All pre-installed presets have the same distance from the primary body. This distance is the same distance from the Earth to the its Moon. This way you can more easily get those cool planet-rise effects in your scenes.

The Scene Builder tool includes viewport toggles for Primary Surface, Primary Atmosphere, and Primary Rings.
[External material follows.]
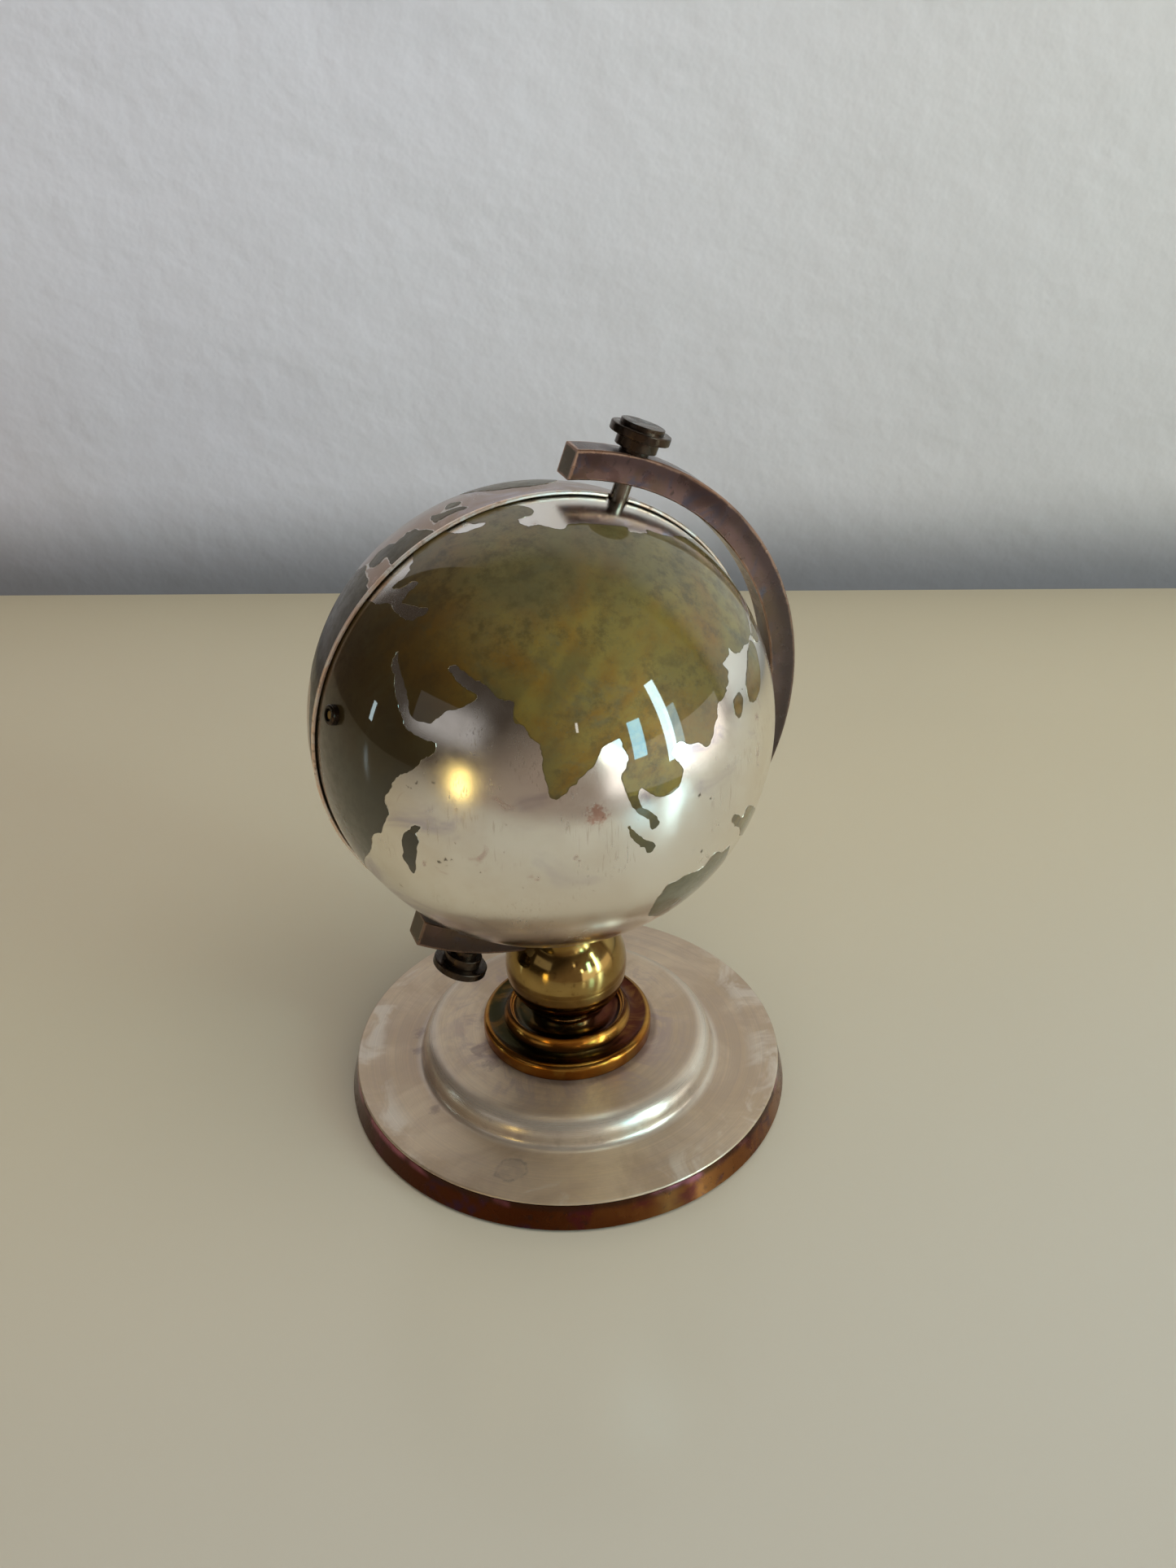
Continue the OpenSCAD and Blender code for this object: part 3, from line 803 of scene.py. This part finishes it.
# Dark stains on the silvered base: x, y and radius
PLATE_STAINS = [
    (-32.9 * MM, 18.3 * MM, 0.6 * MM), (-35.4 * MM, 12.5 * MM, 0.7 * MM),
    (-37.4 * MM, -9.2 * MM, 0.3 * MM), (-23.4 * MM, -0.6 * MM, 1.2 * MM),
    (-22.4 * MM, -6.4 * MM, 0.8 * MM), (34.3 * MM, -39.5 * MM, 0.2 * MM),
]


def ring_mark(f):
    """The dried drop's mark as a mask: a thin ring, faintly filled."""
    out = f.shaken(f.from_axis(*RING_MARK_AT), 6 * MM, 200, 3)
    line = f.ramp(f.gap(out, RING_MARK_R), 0.0, 0.9 * MM, (0.55, 0.0))
    filled = f.ramp(out, RING_MARK_R - 0.6 * MM, RING_MARK_R, (0.22, 0.0))
    patchy = f.ramp(f.noise(420, 3), 0.36, 0.56, (0.35, 1.0))
    return f.math("MULTIPLY", f.math("MAXIMUM", line, filled), patchy)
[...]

See Viewport Toggles.

Typical Workflows

  • Ground-level Earthlike setup: Keep Display Full Planet off, set Radius for your scene scale, enable Use Displacement, then refine Atmosphere until the horizon haze matches your lighting.
  • Orbital or wide hero shot: Enable Display Full Planet, increase Resolution, add Rings if needed, and confirm Luminous and Space tabs align with the new scale.
  • Stylized or airless body: Disable Atmosphere, keep Surface on with lower Strength in Luminous for harder light, and use Cut Out if you need to place the camera close to the surface.

Tips and Pitfalls

  • Set your primary body early because other panels reference its scale and coordinates.
  • If the surface looks jagged, raise Resolution slightly before changing displacement ranges.
  • When adaptive subdivision is on, avoid extreme Max Subdivision values to prevent slow viewport performance.
  • Match City Search with Global Positioning (and Luminous Use Global Positioning) to keep time-of-day lighting believable.